Nas últimas semanas, equipes médicas testemunharam tensões crescentes dentro de centros de detenção na Líbia, onde refugiados e migrantes – incluindo mulheres, crianças e menores desacompanhados – são mantidos involuntária e arbitrariamente em condições deploráveis. Os centros estão cada vez mais superlotados desde o início de fevereiro, quando houve um aumento nas interceptações ativas de migrantes e refugiados que fogem da Líbia por mar pela Guarda Costeira do país africano. Essa atividade é financiada pela União Europeia para deter a entrada de refugiados no continente. A Médicos Sem Fronteiras aponta que a prática contribuiu para aumento incontrolável no número de pessoas mantidas em centros de detenção em Trípoli (em Al-Mabani em particular) resultando em uma rápida deterioração das condições de vida dentro dessas instalações.
Na primeira semana de fevereiro, o número de pessoas detidas em Al-Mabani aumentou de 300 para mil em poucos dias. Atualmente, o centro abriga cerca de 1,5 mil pessoas.
Como em muitos outros centros de detenção, as pessoas detidas em Al-Mabani têm iluminação e ventilação naturais mínimas, comida e água potável insuficientes e falta de instalações de higiene como banheiros, chuveiros e pias. A superlotação grave – com até três pessoas por metro quadrado – muitas vezes não deixa espaço no chão nem para deitarem. Doenças infecciosas como sarna e tuberculose são comuns pelas condições deploráveis. O distanciamento físico em relação à Covid-19 é impossível.
Esta não é a primeira vez que refugiados e migrantes detidos são expostos à violência. Tiroteios e mortes foram relatados nos últimos meses, enquanto equipes testemunharam o uso de força física pela guarda local. Somente em fevereiro, profissionais de MSF trataram 36 detidos por fraturas, traumas contundentes, escoriações, ferimentos nos olhos, ferimentos a bala e fraqueza nos membros em vários centros de detenção. Quinze desses pacientes foram encaminhados pela organização para hospitais. Os ferimentos que apresentavam eram recentes, indicando a violência dentro dos centros de detenção.
As autoridades de Al-Mabani teriam aberto uma investigação sobre o incidente. MSF pede às autoridades que compartilhem o resultado dessa investigação com a comunidade humanitária e responsabilizem os autores.

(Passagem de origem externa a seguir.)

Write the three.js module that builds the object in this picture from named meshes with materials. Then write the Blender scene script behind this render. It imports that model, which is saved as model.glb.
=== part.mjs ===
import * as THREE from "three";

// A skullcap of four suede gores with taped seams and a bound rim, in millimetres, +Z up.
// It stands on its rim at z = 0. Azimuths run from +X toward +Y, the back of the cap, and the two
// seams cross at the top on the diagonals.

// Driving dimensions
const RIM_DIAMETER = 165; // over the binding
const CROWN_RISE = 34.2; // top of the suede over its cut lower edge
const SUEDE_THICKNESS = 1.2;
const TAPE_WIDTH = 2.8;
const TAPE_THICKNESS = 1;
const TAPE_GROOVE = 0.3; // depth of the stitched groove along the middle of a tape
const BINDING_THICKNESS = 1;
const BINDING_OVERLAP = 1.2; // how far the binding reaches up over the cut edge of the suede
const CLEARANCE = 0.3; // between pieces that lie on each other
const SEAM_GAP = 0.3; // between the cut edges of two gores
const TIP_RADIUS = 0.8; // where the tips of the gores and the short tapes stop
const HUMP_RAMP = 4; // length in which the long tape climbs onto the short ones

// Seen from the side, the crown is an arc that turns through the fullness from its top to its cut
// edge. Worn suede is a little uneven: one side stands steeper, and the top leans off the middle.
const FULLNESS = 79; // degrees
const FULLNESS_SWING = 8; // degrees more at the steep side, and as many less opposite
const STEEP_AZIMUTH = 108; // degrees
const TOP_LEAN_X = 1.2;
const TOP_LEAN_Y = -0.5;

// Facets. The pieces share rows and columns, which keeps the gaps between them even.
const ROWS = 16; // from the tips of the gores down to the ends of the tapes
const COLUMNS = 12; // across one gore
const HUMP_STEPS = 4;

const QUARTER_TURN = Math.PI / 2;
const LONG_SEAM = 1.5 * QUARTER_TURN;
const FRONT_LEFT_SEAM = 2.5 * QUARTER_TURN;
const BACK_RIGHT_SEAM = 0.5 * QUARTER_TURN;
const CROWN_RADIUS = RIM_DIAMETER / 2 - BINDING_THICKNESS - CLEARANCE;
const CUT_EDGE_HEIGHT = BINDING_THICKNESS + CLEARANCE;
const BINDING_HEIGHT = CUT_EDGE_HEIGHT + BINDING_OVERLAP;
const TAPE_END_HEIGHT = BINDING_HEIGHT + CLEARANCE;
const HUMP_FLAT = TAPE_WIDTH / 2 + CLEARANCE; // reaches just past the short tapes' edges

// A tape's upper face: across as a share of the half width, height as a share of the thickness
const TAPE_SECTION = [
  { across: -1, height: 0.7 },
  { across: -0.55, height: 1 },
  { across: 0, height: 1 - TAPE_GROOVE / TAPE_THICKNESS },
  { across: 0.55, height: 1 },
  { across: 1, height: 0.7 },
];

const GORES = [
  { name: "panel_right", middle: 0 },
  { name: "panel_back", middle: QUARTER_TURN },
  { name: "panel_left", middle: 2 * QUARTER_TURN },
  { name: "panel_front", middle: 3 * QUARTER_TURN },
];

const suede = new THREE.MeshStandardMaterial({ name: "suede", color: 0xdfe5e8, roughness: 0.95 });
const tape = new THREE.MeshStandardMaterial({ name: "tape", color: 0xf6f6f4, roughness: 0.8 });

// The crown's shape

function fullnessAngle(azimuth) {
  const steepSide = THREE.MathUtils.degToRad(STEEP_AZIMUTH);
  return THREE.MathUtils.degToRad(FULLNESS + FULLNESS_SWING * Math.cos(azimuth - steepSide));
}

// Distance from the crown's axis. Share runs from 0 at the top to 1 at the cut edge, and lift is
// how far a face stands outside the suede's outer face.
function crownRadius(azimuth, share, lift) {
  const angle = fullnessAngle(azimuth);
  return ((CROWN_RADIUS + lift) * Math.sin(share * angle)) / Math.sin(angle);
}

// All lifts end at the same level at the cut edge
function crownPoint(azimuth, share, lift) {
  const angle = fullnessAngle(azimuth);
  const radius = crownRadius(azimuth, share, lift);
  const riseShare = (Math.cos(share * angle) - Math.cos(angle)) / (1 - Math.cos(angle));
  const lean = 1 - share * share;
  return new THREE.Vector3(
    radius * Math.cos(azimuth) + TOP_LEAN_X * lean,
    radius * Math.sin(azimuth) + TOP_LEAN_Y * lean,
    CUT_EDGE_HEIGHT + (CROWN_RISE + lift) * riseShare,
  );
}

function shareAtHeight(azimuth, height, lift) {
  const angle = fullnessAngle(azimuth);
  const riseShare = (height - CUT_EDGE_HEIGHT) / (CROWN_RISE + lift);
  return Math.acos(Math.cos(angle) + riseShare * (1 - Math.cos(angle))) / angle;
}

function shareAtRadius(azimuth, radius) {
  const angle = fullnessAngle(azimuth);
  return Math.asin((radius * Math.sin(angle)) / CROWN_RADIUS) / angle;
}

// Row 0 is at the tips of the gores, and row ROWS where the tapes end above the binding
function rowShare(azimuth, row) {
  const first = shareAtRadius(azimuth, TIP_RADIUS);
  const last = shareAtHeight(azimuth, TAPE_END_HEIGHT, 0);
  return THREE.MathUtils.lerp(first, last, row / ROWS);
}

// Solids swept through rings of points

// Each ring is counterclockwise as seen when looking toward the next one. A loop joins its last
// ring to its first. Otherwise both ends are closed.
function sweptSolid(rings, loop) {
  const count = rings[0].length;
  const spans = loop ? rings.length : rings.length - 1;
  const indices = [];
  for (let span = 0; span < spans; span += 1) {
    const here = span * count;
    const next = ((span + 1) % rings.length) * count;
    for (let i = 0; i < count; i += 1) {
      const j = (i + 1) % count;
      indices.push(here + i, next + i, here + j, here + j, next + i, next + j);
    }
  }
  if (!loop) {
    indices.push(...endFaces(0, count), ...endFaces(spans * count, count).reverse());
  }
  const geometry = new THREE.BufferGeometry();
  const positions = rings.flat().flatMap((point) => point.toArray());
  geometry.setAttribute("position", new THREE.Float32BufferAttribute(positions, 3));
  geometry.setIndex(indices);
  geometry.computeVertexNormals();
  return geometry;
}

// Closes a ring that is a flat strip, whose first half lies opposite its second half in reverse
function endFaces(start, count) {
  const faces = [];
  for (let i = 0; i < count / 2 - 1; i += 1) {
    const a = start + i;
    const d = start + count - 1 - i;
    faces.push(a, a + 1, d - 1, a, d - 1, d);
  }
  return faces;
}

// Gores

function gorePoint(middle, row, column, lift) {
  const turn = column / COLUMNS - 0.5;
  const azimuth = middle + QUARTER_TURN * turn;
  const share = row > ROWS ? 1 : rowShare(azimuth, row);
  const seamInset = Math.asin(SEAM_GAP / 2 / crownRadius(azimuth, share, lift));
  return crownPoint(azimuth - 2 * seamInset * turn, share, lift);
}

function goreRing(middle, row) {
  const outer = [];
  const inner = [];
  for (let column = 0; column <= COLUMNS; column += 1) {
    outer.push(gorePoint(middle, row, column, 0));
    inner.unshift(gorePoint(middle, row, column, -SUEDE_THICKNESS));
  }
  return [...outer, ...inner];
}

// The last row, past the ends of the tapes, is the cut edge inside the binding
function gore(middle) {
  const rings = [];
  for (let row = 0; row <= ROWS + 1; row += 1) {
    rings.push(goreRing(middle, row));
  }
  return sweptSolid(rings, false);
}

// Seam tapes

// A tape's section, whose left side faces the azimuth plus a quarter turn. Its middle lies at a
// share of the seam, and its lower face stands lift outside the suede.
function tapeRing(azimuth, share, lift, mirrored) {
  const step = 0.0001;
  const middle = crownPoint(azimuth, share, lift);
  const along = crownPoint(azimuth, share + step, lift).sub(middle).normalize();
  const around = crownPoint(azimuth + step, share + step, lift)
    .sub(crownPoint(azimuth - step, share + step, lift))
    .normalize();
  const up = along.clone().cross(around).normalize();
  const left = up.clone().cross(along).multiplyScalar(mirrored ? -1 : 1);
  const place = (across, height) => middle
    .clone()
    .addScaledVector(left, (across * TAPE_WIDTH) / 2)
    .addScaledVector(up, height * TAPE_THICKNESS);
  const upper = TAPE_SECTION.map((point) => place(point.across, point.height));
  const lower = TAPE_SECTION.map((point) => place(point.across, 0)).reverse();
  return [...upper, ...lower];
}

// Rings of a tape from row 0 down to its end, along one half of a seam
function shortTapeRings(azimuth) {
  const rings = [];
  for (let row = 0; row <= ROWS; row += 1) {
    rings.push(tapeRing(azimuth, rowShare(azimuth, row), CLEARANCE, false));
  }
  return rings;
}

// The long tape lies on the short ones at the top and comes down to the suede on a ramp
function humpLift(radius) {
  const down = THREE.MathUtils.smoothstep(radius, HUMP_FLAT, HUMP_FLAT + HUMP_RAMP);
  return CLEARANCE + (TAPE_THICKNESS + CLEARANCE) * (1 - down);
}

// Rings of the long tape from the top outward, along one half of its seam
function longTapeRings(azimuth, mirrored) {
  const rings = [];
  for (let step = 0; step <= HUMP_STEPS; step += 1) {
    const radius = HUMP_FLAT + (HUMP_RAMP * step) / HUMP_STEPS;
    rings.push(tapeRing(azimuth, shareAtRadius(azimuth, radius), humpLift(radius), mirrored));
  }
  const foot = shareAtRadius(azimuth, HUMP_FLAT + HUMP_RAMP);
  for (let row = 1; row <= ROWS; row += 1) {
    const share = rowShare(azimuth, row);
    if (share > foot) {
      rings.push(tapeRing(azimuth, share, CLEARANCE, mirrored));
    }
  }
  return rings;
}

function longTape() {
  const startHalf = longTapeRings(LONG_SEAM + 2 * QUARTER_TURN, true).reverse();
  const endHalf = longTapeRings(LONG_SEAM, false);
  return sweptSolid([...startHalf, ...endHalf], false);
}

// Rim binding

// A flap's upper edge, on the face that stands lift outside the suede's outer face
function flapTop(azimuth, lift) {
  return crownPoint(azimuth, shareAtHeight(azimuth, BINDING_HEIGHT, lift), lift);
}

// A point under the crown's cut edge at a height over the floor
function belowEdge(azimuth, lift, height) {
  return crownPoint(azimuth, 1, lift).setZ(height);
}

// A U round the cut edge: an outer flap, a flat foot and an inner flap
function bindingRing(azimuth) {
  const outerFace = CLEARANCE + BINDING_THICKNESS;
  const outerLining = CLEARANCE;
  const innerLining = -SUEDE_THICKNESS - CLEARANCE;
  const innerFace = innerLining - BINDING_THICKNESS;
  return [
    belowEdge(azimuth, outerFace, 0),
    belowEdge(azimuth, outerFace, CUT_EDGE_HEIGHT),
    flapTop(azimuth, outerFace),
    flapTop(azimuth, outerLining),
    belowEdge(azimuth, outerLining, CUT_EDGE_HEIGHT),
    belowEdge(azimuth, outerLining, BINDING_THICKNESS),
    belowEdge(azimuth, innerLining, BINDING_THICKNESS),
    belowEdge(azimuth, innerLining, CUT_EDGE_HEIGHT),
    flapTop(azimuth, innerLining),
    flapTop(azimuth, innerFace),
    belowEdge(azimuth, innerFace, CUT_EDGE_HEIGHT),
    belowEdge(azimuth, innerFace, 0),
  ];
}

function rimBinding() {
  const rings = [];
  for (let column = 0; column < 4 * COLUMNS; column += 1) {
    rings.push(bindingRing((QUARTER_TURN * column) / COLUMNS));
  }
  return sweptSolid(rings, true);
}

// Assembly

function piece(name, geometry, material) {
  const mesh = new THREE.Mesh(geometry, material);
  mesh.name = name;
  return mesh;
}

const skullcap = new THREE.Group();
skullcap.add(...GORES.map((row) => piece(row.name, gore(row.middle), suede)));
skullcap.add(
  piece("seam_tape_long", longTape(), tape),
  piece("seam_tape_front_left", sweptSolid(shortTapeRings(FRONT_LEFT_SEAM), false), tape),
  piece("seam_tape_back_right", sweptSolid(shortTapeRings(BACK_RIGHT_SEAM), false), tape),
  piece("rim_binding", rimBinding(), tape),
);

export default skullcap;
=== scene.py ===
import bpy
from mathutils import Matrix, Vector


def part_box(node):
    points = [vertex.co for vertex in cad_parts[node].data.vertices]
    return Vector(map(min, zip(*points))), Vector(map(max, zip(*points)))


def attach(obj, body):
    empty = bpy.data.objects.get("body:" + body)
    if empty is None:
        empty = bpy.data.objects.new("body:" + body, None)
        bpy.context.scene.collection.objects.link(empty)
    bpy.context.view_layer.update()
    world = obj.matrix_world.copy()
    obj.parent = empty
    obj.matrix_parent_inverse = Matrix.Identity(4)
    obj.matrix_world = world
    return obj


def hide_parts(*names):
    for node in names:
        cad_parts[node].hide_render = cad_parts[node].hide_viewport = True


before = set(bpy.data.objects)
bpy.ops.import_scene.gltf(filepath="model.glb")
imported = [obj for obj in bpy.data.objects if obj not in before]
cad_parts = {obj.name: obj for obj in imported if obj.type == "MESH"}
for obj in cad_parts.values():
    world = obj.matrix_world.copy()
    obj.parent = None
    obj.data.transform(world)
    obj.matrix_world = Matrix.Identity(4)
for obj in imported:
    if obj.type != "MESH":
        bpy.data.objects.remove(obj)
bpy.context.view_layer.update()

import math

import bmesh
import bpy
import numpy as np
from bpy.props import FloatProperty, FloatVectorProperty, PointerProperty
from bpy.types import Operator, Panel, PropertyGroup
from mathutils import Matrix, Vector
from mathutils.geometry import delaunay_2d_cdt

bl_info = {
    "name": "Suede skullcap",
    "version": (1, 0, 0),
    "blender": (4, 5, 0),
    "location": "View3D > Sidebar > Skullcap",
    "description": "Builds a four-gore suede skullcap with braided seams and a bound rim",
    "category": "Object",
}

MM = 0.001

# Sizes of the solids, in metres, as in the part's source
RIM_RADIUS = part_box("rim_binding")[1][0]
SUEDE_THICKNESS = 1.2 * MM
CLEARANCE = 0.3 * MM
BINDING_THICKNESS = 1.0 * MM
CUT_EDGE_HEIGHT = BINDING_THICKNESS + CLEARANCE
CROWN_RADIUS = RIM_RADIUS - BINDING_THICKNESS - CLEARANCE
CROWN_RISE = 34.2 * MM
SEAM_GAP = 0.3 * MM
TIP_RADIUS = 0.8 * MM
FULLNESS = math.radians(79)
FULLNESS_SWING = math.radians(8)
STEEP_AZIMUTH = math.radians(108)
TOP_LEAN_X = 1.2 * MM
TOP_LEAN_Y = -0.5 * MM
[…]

À luz deste evento, MSF reitera seus apelos para o fim da prática de detenção arbitrária na Líbia, para a libertação imediata de todos os detidos e para o fornecimento de abrigos seguros e acesso a serviços básicos para refugiados e migrantes, alerta a organização humanitária, que trabalha em centros de detenção na Líbia desde 2016, fornecendo cuidados de saúde e atendimentos psicológicos, além de encaminhamentos de emergência para hospitais, para aliviar o sofrimento de refugiados, requerentes de asilo e migrantes que são detidos arbitrariamente sob condições desumanas de detenção.